Reasons for Recapitalization ----------------------------
The Board of Directors (the "Board") and management believe that it is extremely important that the Recapitalization be implemented. The Recapitalization is integral to Frontera's objective of resolving the Corporation's current liquidity issues and bringing the Piedras Verdes Mine to full copper cathode production for the benefit of all the Corporation's stakeholders. Further, not completing the Recapitalization could result in the commencement of insolvency proceedings in Canada and/or Mexico, and the outcome of any such proceedings involving assets that are located in Mexico would be highly uncertain and unpredictable and could potentially be very unfavourable to Noteholders.
RBC Capital Markets ("RBC") has been engaged as the financial advisor to the Corporation and the Board in connection with the Recapitalization.

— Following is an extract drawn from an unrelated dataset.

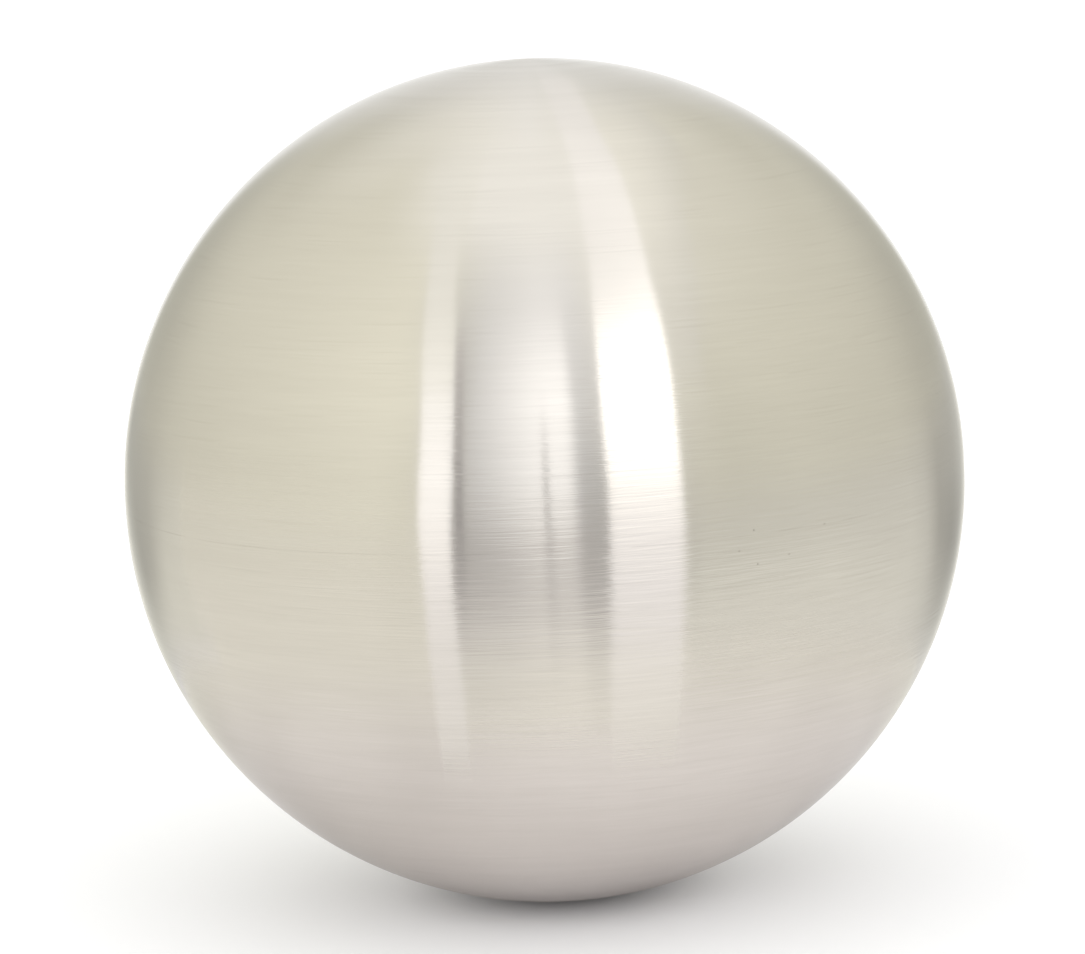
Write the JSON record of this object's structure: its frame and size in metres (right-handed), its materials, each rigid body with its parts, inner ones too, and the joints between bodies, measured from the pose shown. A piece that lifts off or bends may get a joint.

RBC has delivered an opinion to the Board which concludes that, as of the date thereof, and subject to the qualifications set out therein, the Noteholders would be in a better position, from a financial point of view, under the Recapitalization than if Frontera were liquidated (the "RBC Opinion").
The Board, after careful consideration of a number of factors, including the RBC Opinion, and upon consultation with its financial advisor and outside legal counsel, determined unanimously, that the Recapitalization is in the best interests of the Corporation and its stakeholders and unanimously recommends that Noteholders vote in favour of the Arrangement at the Special Meeting.
Cautionary Statement on Forward Looking Information
Information in this news release that is not current or historical factual information may constitute forward-looking information or statements within the meaning of applicable securities laws. Such information includes, without limitation, the Corporation's intentions and plans in respect of the nature and timing of the Recapitalization, its anticipated implementation schedule and receipt of required judicial and other approvals, and its ability to bring the Piedras Verdes Mine to full production. There is no certainty that subsequent events will not cause material changes in these plans and intentions.